Some words are just plain confusing. The whole “FLAMMABLE-INFLAMMABLE” thing is bad enough, but I recently saw a dumpster labeled “COMMINGLED TRASH—RECYCLABLE.” What’s the difference between “commingled” and just plain “mingled”? Is this co-dependant garbage? Are they saying the trash is recyclables only — paper and plastic — or they are allowing the recycled trash to co-exist peacefully with rotten peaches and yesterday's Egg McMuffins? And can you say “recyclables” five times, real fast?

And finally, is there anything that can smother words in their cradles faster than the intrusion of science and engineering?
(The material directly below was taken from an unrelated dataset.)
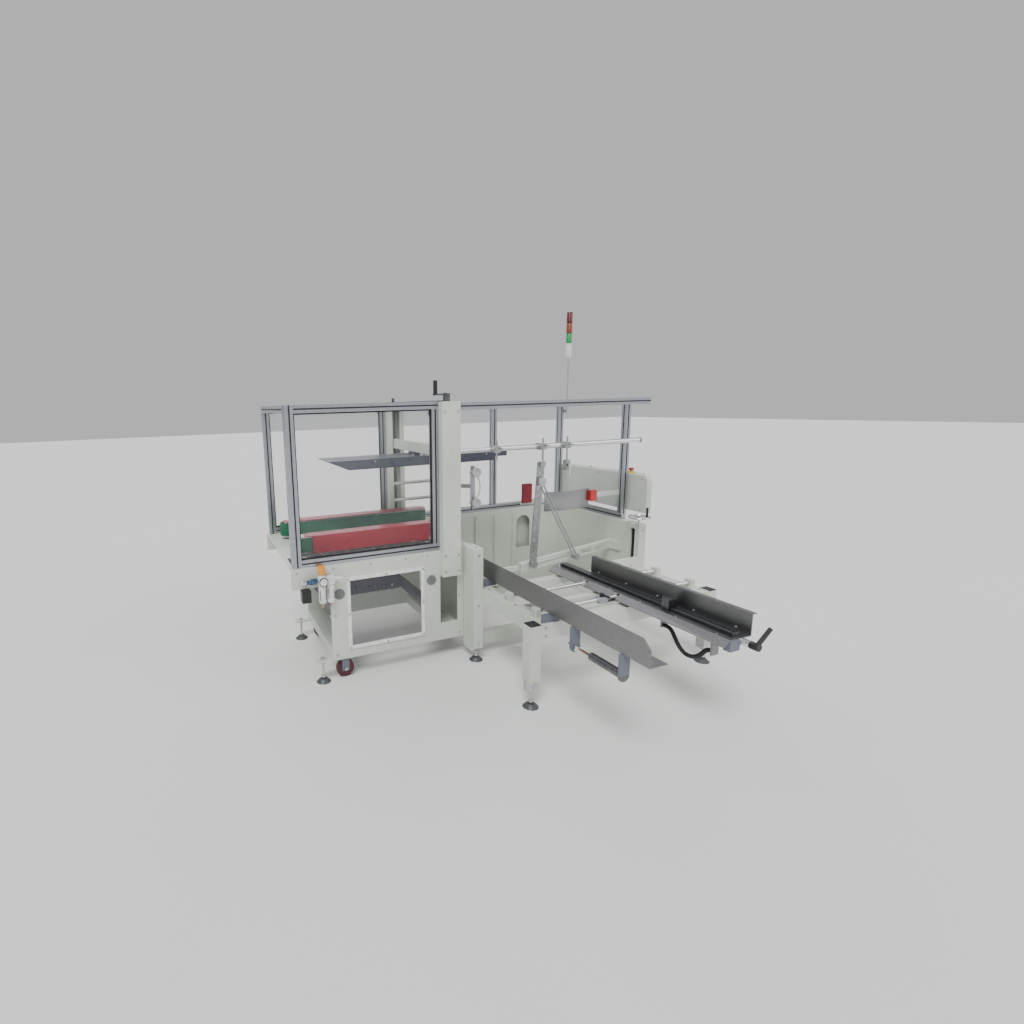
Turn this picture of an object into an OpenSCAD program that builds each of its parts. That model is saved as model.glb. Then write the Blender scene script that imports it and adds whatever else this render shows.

After all, software engineers are responsible for naming the World Wide Web, the only name in existence where the initials are harder to say, and have more syllables, than the words themselves. Consider the names of these telescopes currently in use or under construction: The Large Binocular Telescope in Arizona; the Very Large Telescope in Chile; the Giant Magellan Telescope, also in Chile; (hold on now) the Extremely Large Telescope in sunny California; and my personal favorite, the Overwhelmingly Large Telescope, or OWL. They haven’t picked a location for OWL just yet. I mean, where’s an Overwhelmingly Large Thing going to fit without Vaseline and a shoehorn?

What’s next? Hey, The Overbearing Whopper Gigante Hyperscope Supreme sounds good to me.

Posted by Loyd at November 1, 2005 05:02 PM

Comments


What about "pumatastic"?

DwD

Posted by: Dw Dunphy [TypeKey Profile Page] at September 21, 2007 10:35 PM


As not only an avid Englsih user (yes, that means that I'm simply a fluent speaker), but also a lover of language I am appalled by modern America's definition of an adjective.

Words such as sensous, sumptous, labourious, and meritorious had been replaced with colorless words like comfort, tastely, hard, and good. And we wonder why children today hate to read! What is appealing about words that you can not experience.

There is a great book about how modern speech has left the English language desolate called "Death Sentences" by Don Watson.

Language has room for transformation, but not at the expence of our intelligence.

Posted by: Cassie at February 9, 2006 10:58 AM


I think it's OK to phase words out. We are introducing new ones. We don't still need the "thees" and "thous" but we sure do need "podcasting" and "blog". We still have more words then any of us will ever learn in our lifetime. Plus the ones we do know we can't spell.

I agree that the adjectives can be over done. They only set us up for disappointment when we see the "Overwhelming Large Telescope" in real life.

Posted by: Daniel at December 9, 2005 05:01 PM


What if we celebrated all of the wonderful new words being introduced into our language? For instance, "ginormous." As in, "Hey, check it out. That guy has a ginormous head." Ok, so maybe it's not a real word.